> TASK DESCRIPTION:
Quote the material below exactly as written, from the first line to the line that holds "base's front edge.", endpoints included.

> SUPPLIED DATA:
§ §
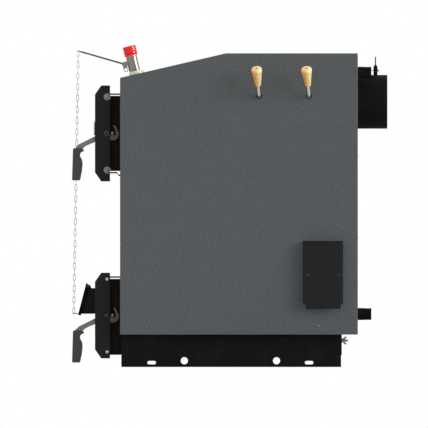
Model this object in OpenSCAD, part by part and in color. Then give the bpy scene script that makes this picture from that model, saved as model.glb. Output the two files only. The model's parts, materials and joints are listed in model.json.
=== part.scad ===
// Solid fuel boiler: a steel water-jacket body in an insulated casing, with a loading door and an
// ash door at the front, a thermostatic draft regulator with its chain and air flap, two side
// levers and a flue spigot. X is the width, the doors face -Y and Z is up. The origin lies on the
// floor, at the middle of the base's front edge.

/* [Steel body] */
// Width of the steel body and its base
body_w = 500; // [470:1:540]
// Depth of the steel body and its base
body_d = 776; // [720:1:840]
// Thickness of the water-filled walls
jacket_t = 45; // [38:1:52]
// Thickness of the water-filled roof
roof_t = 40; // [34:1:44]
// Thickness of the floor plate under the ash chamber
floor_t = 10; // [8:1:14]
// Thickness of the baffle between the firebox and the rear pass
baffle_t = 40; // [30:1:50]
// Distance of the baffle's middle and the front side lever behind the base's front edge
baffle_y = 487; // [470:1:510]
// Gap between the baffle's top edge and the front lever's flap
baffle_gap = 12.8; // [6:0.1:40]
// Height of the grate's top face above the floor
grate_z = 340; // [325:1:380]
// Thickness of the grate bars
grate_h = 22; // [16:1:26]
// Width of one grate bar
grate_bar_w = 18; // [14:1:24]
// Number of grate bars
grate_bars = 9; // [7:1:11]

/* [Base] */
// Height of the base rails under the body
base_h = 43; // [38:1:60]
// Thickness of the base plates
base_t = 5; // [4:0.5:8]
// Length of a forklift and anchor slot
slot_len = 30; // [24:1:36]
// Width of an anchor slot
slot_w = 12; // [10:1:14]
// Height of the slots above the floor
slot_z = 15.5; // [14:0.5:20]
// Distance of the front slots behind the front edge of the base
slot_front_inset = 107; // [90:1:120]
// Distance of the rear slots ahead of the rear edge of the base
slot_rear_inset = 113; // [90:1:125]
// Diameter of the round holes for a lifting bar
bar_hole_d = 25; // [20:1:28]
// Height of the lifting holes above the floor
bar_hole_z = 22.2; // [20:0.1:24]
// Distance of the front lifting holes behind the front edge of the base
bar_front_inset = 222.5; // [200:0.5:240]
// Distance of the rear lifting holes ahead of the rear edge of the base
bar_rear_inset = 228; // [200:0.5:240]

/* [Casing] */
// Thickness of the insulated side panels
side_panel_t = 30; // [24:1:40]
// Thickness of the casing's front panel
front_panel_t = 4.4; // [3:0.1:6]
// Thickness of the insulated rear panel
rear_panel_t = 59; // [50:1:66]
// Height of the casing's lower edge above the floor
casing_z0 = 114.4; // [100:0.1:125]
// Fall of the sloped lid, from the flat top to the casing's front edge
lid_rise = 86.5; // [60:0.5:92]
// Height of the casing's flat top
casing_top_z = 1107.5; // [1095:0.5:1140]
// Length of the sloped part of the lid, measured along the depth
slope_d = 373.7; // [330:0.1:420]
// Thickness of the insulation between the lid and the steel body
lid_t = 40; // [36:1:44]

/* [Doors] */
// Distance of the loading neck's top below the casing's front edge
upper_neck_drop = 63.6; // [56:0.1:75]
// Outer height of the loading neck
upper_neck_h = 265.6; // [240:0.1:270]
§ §
> PROBLEM SOLUTION:
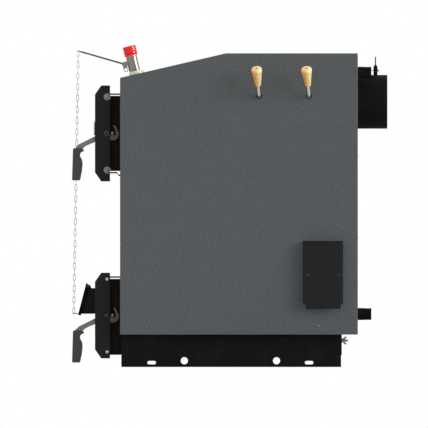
Model this object in OpenSCAD, part by part and in color. Then give the bpy scene script that makes this picture from that model, saved as model.glb. Output the two files only. The model's parts, materials and joints are listed in model.json.
=== part.scad ===
// Solid fuel boiler: a steel water-jacket body in an insulated casing, with a loading door and an
// ash door at the front, a thermostatic draft regulator with its chain and air flap, two side
// levers and a flue spigot. X is the width, the doors face -Y and Z is up. The origin lies on the
// floor, at the middle of the base's front edge.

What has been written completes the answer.